Lu was so wary when she came to us almost four months ago, I was concerned that she was going to be afraid of other people or dogs. So far it does not look like that’s the case, although she needs a minute to warm up to new people or situations. I’m not sure she’ll be a dog who will tolerate random strangers walking up to her for pets — she has to observe and assess the situation in a way and place she feels safe in — so we’ll have to advocate for her in those instances.* Once she’s determined that everything is OK, she’s all in. (She starts wiggling and whining if she just hears Allie, one of our puppy-K teachers.)

Lucy this morning, just before she came inside, counter-surfed my journal, and chewed up the back cover… sigh. (I’m bummed, but it was my fault. I had to go to the bathroom and I left my journal within reach on the dining room table.)

The thing about puppy school is that it’s work for everybody. Lucy is almost seven months old. Her attention span is short. Trying to pay attention to the wonderful, can’t recommend them enough trainers and keep track of Lucy for an hour and a half is… something. So a session of puppy school, after a long teaching day… I’m going to need a minute.

(One of the things I’m excited to work on is teaching Lucy how to give hugs, so she can have the experience of an intimate greeting in a gentle and orderly way. That’s going to take some work, but it will be worth it.)

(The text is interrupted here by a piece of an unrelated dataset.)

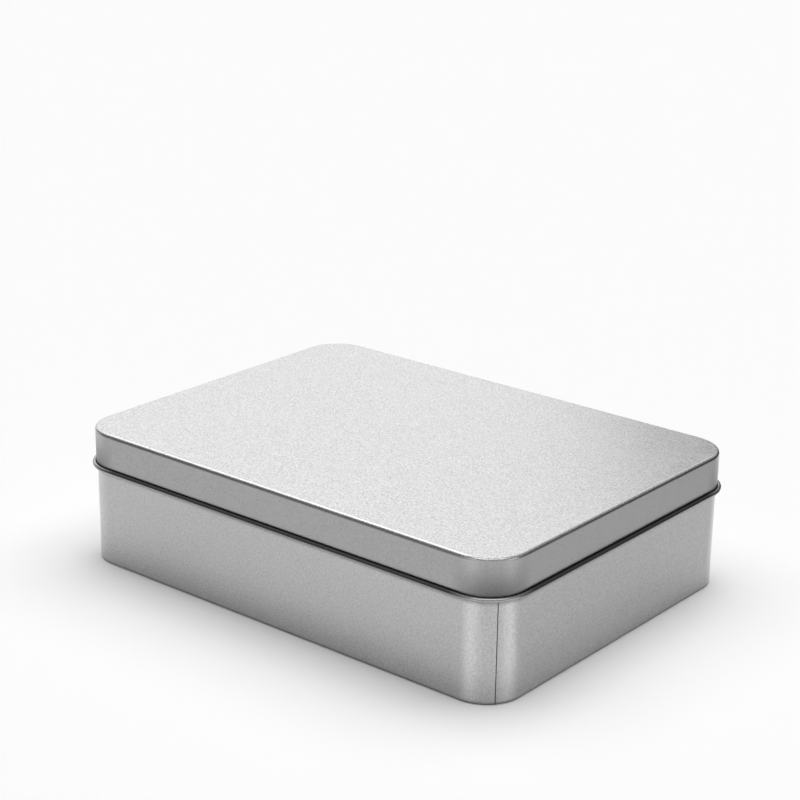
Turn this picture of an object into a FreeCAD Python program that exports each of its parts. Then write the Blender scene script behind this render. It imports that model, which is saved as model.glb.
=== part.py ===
"""A shut rectangular tin box: a straight-walled body of thin sheet and the lift-off lid that caps it.

Units are millimetres. The origin is the middle of the base, +X runs along the long side and +Z is up.
"""
import FreeCAD, Part
import math
import os

V = FreeCAD.Vector
UP = V(0, 0, 1)

# Overall sizes of the shut box, taken on the lid's upright walls and from base to top.
lid_length = 200.0
lid_width = 147.5
overall_height = 53.5

# The lid is a drawn cap of sheet metal. Its lower edge is rolled outwards into a curl.
sheet = 0.3
lid_height = 15.6
lid_corner_radius = 15.3
top_edge_radius = 1.2
curl_diameter = 1.8
curl_turn = 290.0

# The body's walls slip inside the lid with this gap on every side.
lid_clearance = 0.25
bottom_edge_radius = 0.6

# The body's lower edge is folded in under the base panel as a flat hem, which the box stands on.
hem_width = 3.0
hem_step = 0.6

# The body's sheet meets itself in an upright seam, part of the way round one corner.
# The seam's place is an angle about the corner's centre, counted from the end of the long side.
seam_angle = 51.0
seam_width = 0.4
seam_depth = 0.4

# Sizes that follow from the ones above.
corner_x = lid_length / 2 - lid_corner_radius
corner_y = lid_width / 2 - lid_corner_radius
curl_radius = curl_diameter / 2
curl_level = overall_height - lid_height + curl_radius
body_inset = sheet + lid_clearance
body_top = overall_height - sheet


def block(inset, low, high):
    """A rounded block that stands inside the lid's outline by an inset, between two heights."""
    length = lid_length - 2 * inset
    width = lid_width - 2 * inset
    box = Part.makeBox(length, width, high - low, V(-length / 2, -width / 2, low))
    upright = [edge for edge in box.Edges if edge.BoundBox.ZLength > (high - low) / 2]
    return box.makeFillet(lid_corner_radius - inset, upright)


def round_rim(solid, level, radius):
    """Round the edge that runs round a block at one height."""
    rim = [edge for edge in solid.Edges
           if abs(edge.BoundBox.ZMin - level) < 1e-6 and abs(edge.BoundBox.ZMax - level) < 1e-6]
    return solid.makeFillet(radius, rim)


def curl_section():
    """The curl cut across: an open roll of sheet, drawn outward along X from the skirt's outer face."""
    centre_x = curl_radius - sheet

    def point(radius, degrees):
        angle = math.radians(degrees)
        return V(centre_x + radius * math.cos(angle), 0, curl_level + radius * math.sin(angle))

    start, middle, end = 180, 180 + curl_turn / 2, 180 + curl_turn
    inner_radius = curl_radius - sheet
    outside = Part.Arc(point(curl_radius, start), point(curl_radius, middle), point(curl_radius, end))
    lip = Part.LineSegment(point(curl_radius, end), point(inner_radius, end))
    inside = Part.Arc(point(inner_radius, end), point(inner_radius, middle), point(inner_radius, start))
    root = Part.LineSegment(point(inner_radius, start), point(curl_radius, start))
    return Part.Face(Part.Wire([piece.toShape() for piece in (outside, lip, inside, root)]))


def carry_round(section):
    """Carry a section round the lid's wall, as four straight runs and four quarter turns."""
    pieces = []
    for turn, reach, run in ((0, corner_x, corner_y), (90, corner_y, corner_x),
                             (180, corner_x, corner_y), (270, corner_y, corner_x)):
        wall = reach + lid_corner_radius
        side = section.translated(V(wall, -run, 0)).extrude(V(0, 2 * run, 0))
        corner = section.translated(V(wall, run, 0)).revolve(V(reach, run, 0), UP, 90)
        pieces += [piece.rotated(V(), UP, turn) for piece in (side, corner)]
    return pieces


def make_lid():
    """The cap: a flat top with a tight rounded edge, an upright skirt and the curl."""
    outside = round_rim(block(0, curl_level, overall_height), overall_height, top_edge_radius)
    hollow = round_rim(block(sheet, 0, body_top), body_top, top_edge_radius - sheet)
    return outside.cut(hollow).fuse(carry_round(curl_section())).removeSplitter()


def make_seam():
    """The narrow groove that the seam leaves down the whole height of the corner."""
    body_corner_radius = lid_corner_radius - body_inset
    groove = Part.makeBox(2 * seam_depth, seam_width, overall_height,
                          V(body_corner_radius - seam_depth, -seam_width / 2, 0))
    return groove.rotated(V(), UP, seam_angle - 90).translated(V(corner_x, -corner_y, 0))


def make_body():
    """The tin itself, closed and filled up to the lid's underside, standing on its hem."""
    walls = block(body_inset, 0, body_top)
    walls = round_rim(walls, body_top, top_edge_radius - sheet)
    walls = round_rim(walls, 0, bottom_edge_radius)
    panel = block(body_inset + hem_width, 0, hem_step)
    return walls.cut([panel, make_seam()]).removeSplitter()


def export(name, shape):
    """Write one sub-part, after making sure that it is one sound solid."""
    if not shape.isValid() or len(shape.Solids) != 1:
        raise ValueError(f"{name} isn't one valid solid")
    solid = shape.Solids[0]
    solid.exportStep(f"parts/{name}.step")
    box = solid.optimalBoundingBox(False)
    print(f"{name}: {box.XLength:.1f} x {box.YLength:.1f} x {box.ZLength:.1f} mm, "
          f"{solid.Volume / 1000:.1f} cm3, from {abs(box.ZMin):.1f} to {box.ZMax:.1f} mm high")


os.makedirs("parts", exist_ok=True)
export("lid", make_lid())
export("tin_body", make_body())
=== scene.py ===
# %% [markdown]
# # A plain tin box
#
# This lesson builds the looks of a shut rectangular tin: a lift-off lid with a rolled edge over a straight
# body. Its construction already exists as solids, which are loaded here as a frame. Everything modelled
# below goes where those solids are, so nothing is fitted by eye. All sizes are in metres.

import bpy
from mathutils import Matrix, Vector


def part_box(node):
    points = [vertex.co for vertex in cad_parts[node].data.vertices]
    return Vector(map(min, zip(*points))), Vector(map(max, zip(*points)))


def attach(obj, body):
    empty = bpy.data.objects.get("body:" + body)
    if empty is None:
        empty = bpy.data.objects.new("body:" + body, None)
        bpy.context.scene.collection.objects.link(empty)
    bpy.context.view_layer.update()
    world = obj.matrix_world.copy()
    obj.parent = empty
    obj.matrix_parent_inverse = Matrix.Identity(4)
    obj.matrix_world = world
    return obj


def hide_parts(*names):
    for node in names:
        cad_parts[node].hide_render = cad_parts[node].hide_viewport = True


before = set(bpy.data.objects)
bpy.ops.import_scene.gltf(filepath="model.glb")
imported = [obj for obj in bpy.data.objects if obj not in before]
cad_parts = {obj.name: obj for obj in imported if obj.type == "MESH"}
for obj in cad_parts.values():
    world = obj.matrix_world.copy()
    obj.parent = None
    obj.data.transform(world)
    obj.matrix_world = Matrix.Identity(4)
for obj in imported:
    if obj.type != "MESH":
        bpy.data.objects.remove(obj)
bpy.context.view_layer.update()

import math

import bmesh
import bpy
from mathutils import Matrix, Vector

MM = 0.001

# %% [markdown]
# ## Sizes
#
# A tin is made of thin sheet, so a few sizes fix the whole shape. Most are read from the boxes of the two
# solids: the sheet is as thick as the lid's top stands above the body, for instance. Only what a box can't
# tell, such as a corner's radius, is written down as a number.

# %% Sizes of the lid and the body
lid_low, lid_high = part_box("lid")
body_low, body_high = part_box("tin_body")

curl_diameter = 1.8 * MM
curl_turn = 290
lid_corner_radius = 15.3 * MM
top_edge_radius = 1.2 * MM
bottom_edge_radius = 0.6 * MM
hem_width = 3.0 * MM
hem_step = 0.6 * MM
seam_angle = 51
seam_width = 0.4 * MM
seam_depth = 0.4 * MM

top = lid_high[2]
body_top = body_high[2]
sheet = top - body_top
curl_radius = curl_diameter / 2
curl_reach = curl_diameter - sheet
curl_level = lid_low[2] + curl_radius
wall_x = lid_high[0] - curl_reach
wall_y = lid_high[1] - curl_reach
body_inset = wall_x - body_high[0]
corner_x = wall_x - lid_corner_radius
corner_y = wall_y - lid_corner_radius
print(f"sheet {sheet / MM:.2f} mm, lid walls {2 * wall_x / MM:.1f} by {2 * wall_y / MM:.1f} mm")

# %% [markdown]
# ## Selecting in code
#
# Modelling by hand means selecting, then using a tool. A script has no mouse, so it selects by place: a
# test is given each vertex, and the ones that pass are selected. An operator works on everything that is
# selected, and a new object comes selected all over, so each step starts from nothing selected.

# %% Helpers for editing
def edit(piece):
    """Open one piece in edit mode, on vertices, with nothing selected."""
    bpy.ops.object.select_all(action="DESELECT")
    bpy.context.view_layer.objects.active = piece
    piece.select_set(True)
    bpy.ops.object.mode_set(mode="EDIT")
    bpy.ops.mesh.select_mode(type="VERT")
    bpy.ops.mesh.select_all(action="DESELECT")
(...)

* On IG, MyBoyRudder’s person Maddie said something I’ve been thinking about a lot: everyone would be better off if we assume that no one wants anything to do with our dogs. We’re working with Lucy so that she will be attentive to us when we’re out in the world — we want her to notice, and be aware of, other people and other dogs, but to turn her attention back to us. Our goal is to work with her so we can act calmly in tandem, even when other people or dogs can’t. If someone wants Lucy’s attention, they can proactively ask for it and we can mediate the interaction in a way that’s safe for them and for her. We have a long way to go to get there (we’re starting by asking her to sit and look at us when she hears the phrase “can I pet your dog?”)… we will work on it.